A lesser category of offenses includes car thefts, stolen purses at trailheads, store and home robberies, mail and credit card fraud, gang fights, battered women and child abuse. Crime rates are inching upward as incarcerated felons are released from an overcrowded criminal justice system in Santa Barbara County and throughout the state.

Montecito residents call on our local Sheriff to restrain noisy late-night parties, investigate public intoxication, prevent illegal drug sales or use, resolve juvenile problems, prevent trespassing, find missing persons, and remove homeless encampments on private property. It was our local Sheriff’s office that responded to reports of naked people on the beaches, a dead 38-foot grey whale which washed ashore near Santa Claus Lane and protection of empty homes during numerous Montecito emergency evacuations.

I would be surprised if more than 1% of the residents of Montecito want our Sheriff’s Substation to be either defunded or disbanded.

ALL Need to Take Ownership of This Problem

I personally have witnessed us come a long way as a country in improving race relations in this generation. Which is not to say we don’t have periodical growing pains and not to say that more doesn’t need to be done to achieve the dream of Martin Luther King, Jr.…”that one day my children will live in a nation where they will NOT be judged by the color of their skin, but by the content of their character.”

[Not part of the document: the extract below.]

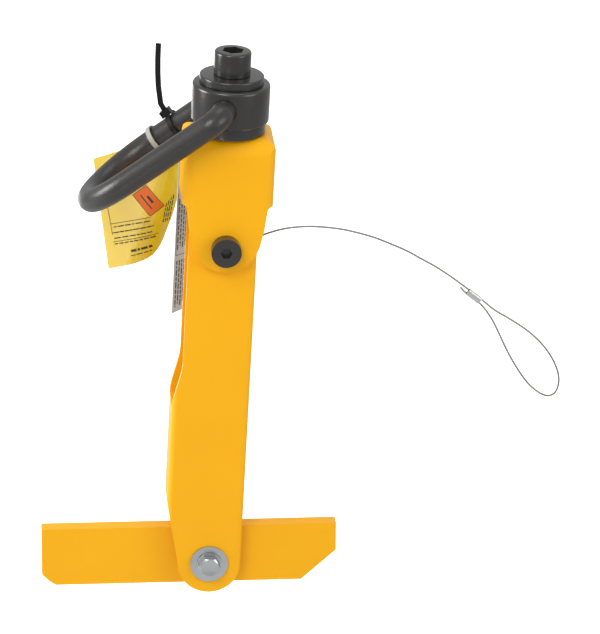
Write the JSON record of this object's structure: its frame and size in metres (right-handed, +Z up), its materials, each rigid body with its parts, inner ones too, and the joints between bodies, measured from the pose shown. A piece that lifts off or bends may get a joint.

But I also think it is madness to predominantly blame the police, and not ourselves, for the indignity of systemic racism. Black or white, brown or yellow, we each need to take personal responsibility for racial injustice and support changes that will make a difference. To suggest that police reform is the cure-all for years of failed social policies and government subsidies that inhibit individual initiative, personal responsibility and hard work is both illogical and irrational. Changing the hearts of “we the people” will prove to be much more difficult than changing the behavior of a few bad police officers.